Trilogie new-yorkaise

février 18, 2023

Paul Auster Trilogie new-yorkaise, Arles : Actes Sud, 2017, 1e édition : 1987-1988, 445 p.

Selon moi, don Quichotte se livrait à une expérience. Il voulait mesurer la crédulité de ses semblables. Etait-il possible, se demandait-il, de se dresser devant le monde et, avec la conviction la plus extrême, de vomir des mensonges et des bêtises ? De dire que des moulins à vent étaient des chevaliers, que la bassine d’un barbier était un heaume, que des marionnettes étaient des personnes en chair et en os ? Etait-il possible de persuader ceux qui l’écoutaient au point de leur faire approuver ses paroles alors même qu’ils ne le croyaient pas ? En d’autres termes, jusqu’à quel point les gens toléreraient-ils le blasphème pourvu qu’ils s’en divertissent ? La réponse est évidente, n’est-ce pas ? Jusqu’à n’importe quel point.

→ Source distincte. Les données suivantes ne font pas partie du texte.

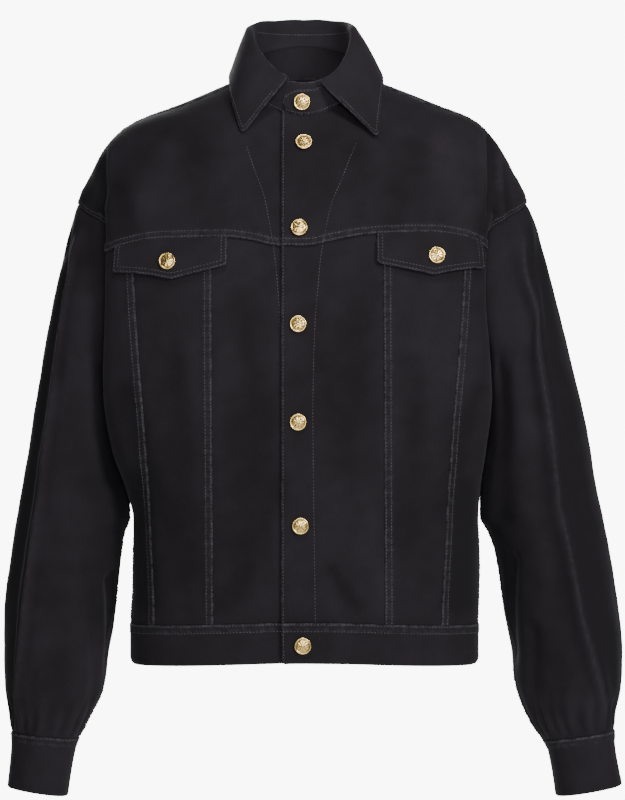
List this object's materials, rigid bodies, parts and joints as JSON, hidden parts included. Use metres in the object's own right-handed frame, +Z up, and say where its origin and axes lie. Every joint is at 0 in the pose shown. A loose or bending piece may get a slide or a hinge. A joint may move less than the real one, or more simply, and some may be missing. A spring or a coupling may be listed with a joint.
{
  "type": "denim jacket",
  "caption": "Boxy trucker-style denim jacket in the hollow form it has when worn, with point collar, flap pockets, full sleeves and metal shank buttons.",
  "frame": {"origin": "middle of the neck at the height of the shoulders, where the wearer holds the jacket up", "axes": "+Z up, front faces -Y, +X towards the wearer's left"},
  "size_m": [0.6797, 0.2553, 0.8569],
  "materials": {
    "denim": "washed black cotton twill",
    "gold_metal": "polished"
  },
  "bodies": {
    "root": {"front_centre_right": "denim", "pocket_panel_right": "denim", "front_side_right": "denim", "front_yoke_right": "denim", "pocket_flap_right": "denim", "sleeve_upper_right": "denim", "sleeve_under_right": "denim", "cuff_right": "denim", "back_side_right": "denim", "front_centre_left": "denim", "pocket_panel_left": "denim", "front_side_left": "denim", "front_yoke_left": "denim", "pocket_flap_left": "denim", "sleeve_upper_left": "denim", "sleeve_under_left": "denim", "cuff_left": "denim", "back_side_left": "denim", "back_centre": "denim", "back_yoke": "denim", "hem_band": "denim", "collar_stand": "denim", "collar_fall": "denim", "button_front_1": "gold_metal", "button_front_2": "gold_metal", "button_front_3": "gold_metal", "button_front_4": "gold_metal", "button_front_5": "gold_metal", "button_hem": "gold_metal", "button_stand": "gold_metal", "button_flap_right": "gold_metal", "button_cuff_right": "gold_metal", "button_flap_left": "gold_metal", "button_cuff_left": "gold_metal"}
  },
  "joints": []
}
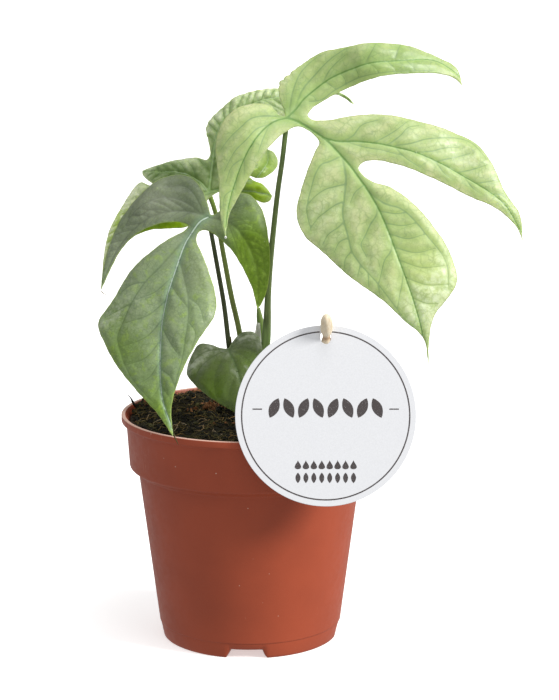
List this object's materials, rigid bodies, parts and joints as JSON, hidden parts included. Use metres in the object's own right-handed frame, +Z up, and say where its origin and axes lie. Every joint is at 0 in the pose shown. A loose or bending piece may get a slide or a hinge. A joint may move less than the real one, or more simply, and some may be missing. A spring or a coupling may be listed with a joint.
{
  "type": "potted amydrium medium plant",
  "caption": "Young aroid houseplant with deeply split leaves on long stalks, in a round tapered nursery pot with a round card tag on a wooden pick.",
  "frame": {"origin": "below the middle of the bounding box, on the surface that the pot stands on; the pot's own axis is 28.3 mm to the left and 4.1 mm behind it", "axes": "+Z up along the pot's axis, +X to the right as seen from the front, -Y to the front, where the tag faces"},
  "size_m": [0.192, 0.1282, 0.2785],
  "materials": {
    "pot_plastic": "satin",
    "potting_mix": "matte",
    "stalk_green": "satin",
    "stalk_dark": "satin",
    "leaf_light": "satin",
    "leaf_dusky": "satin",
    "leaf_mid": "satin",
    "leaf_deep": "satin",
    "papery_scale": "matte",
    "tag_card": "matte",
    "pick_wood": "matte"
  },
  "bodies": {
    "root": {"pot": "pot_plastic", "soil": "potting_mix", "stem": "stalk_green", "leaf_right_blade": "leaf_light", "leaf_right_petiole": "stalk_green", "leaf_front_blade": "leaf_dusky", "leaf_front_petiole": "stalk_dark", "leaf_back_blade": "leaf_mid", "leaf_back_petiole": "stalk_green", "leaf_small_blade": "leaf_deep", "leaf_small_petiole": "stalk_green", "shoot": "stalk_green", "shoot_scale": "papery_scale", "tag": "tag_card", "pick": "pick_wood"}
  },
  "joints": []
}
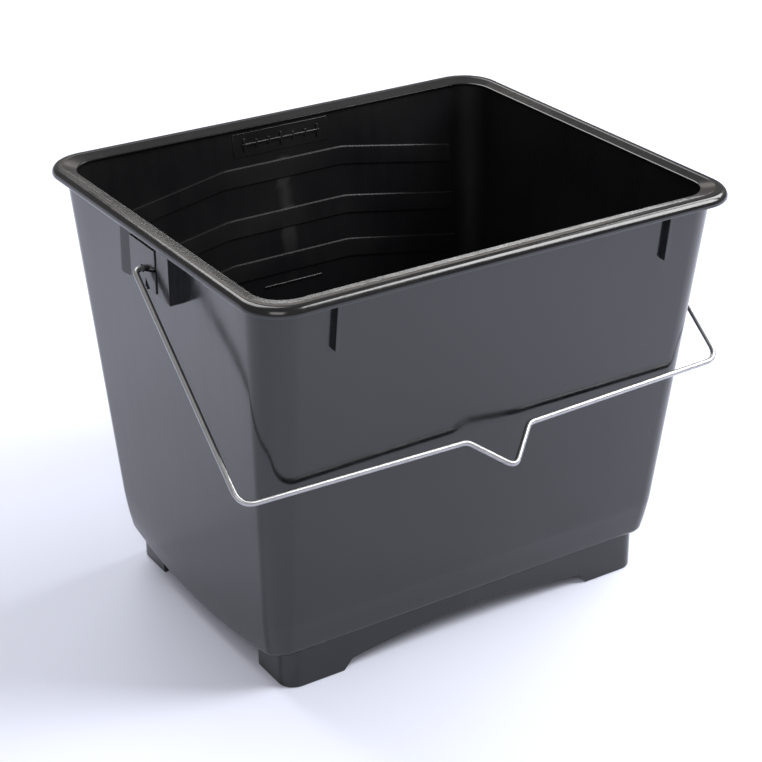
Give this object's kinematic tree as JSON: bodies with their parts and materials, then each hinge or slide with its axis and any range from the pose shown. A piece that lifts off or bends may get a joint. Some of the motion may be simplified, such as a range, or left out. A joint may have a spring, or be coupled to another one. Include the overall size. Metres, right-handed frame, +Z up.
{
  "type": "rectangular bucket with bail handle",
  "caption": "Rectangular moulded plastic bucket, tapered and footed, with a rolled rim, side bosses and a swinging wire bail handle that has a centring notch.",
  "frame": {"origin": "on the ground, under the middle of the bucket", "axes": "+X along the long sides, from one handle pivot to the other; +Y from the front wall, where the bail hangs, to the back wall; +Z up"},
  "size_m": [0.2154, 0.176, 0.169],
  "materials": {
    "black_plastic": "semi-gloss moulded black polypropylene with light handling scratches",
    "zinc_wire": "bright zinc-plated steel wire"
  },
  "bodies": {
    "bucket": {"bucket_body": "black_plastic"},
    "bail": {"bail_handle": "zinc_wire"}
  },
  "joints": [
    {"name": "bail_swing", "type": "hinge", "parent": "bucket", "child": "bail", "pos_m": [0, 0, 0.1546], "axis": [-1, 0, 0], "range_deg": [0, 257.6]}
  ]
}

La preuve en est que nous lisons encore ce livre. Il reste pour nous extrêmement amusant. Et c’est finalement tout ce qu’on veut d’un livre – être diverti.

Cité de verre, p. 143

Mais les chances perdues font autant partie de la vie que les chances saisies, et une histoire ne peut s’attarder sur ce qui aurait pu avoir lieu.

Revenants, p. 227

Pendant plusieurs semaines j’ai tourné et tourné en esprit, cherchant un début. Je me répétais que toute vie est inexplicable. Quelle que soit la manière dont les faits sont relatés, quel que soit le nombre des détails présentés, l’essentiel résiste à la narration. Dire qu’un tel est né ici avant d’aller là, qu’il a fait telle et telle chose, qu’il a épousé telle femme et a eu tels enfants, qu’il a vécu, qu’il est mort, qu’il a laissé ces livres-là après lui, ou cette bataille, ou ce pont – rien de tout cela ne nous dit grand-chose. Nous voulons tous qu’on nous conte des histoires et nous les écoutons comme nous le faisions quand nous étions jeunes. Nous imaginons la véritable histoire à l’intérieur des mots, et pour ce faire nous nous substituons à la personne dans l’histoire, prétendant la comprendre parce que nous nous comprenons nous-mêmes. C’est un leurre. Nous existons pour nous-mêmes, peut-être, et il y a des moments où nous parvient une lueur de celui que nous sommes, mais en fin de compte nous ne pouvons pas avoir de certitude, et au fur et à mesure que nos vies se poursuivent nous devenons de plus en plus opaques à nos propres yeux, de plus en plus conscients de notre propre incohérence. Nul ne peut franchir la frontière qui le sépare d’autrui – et cela simplement parce que nul ne peut avoir accès à lui-même.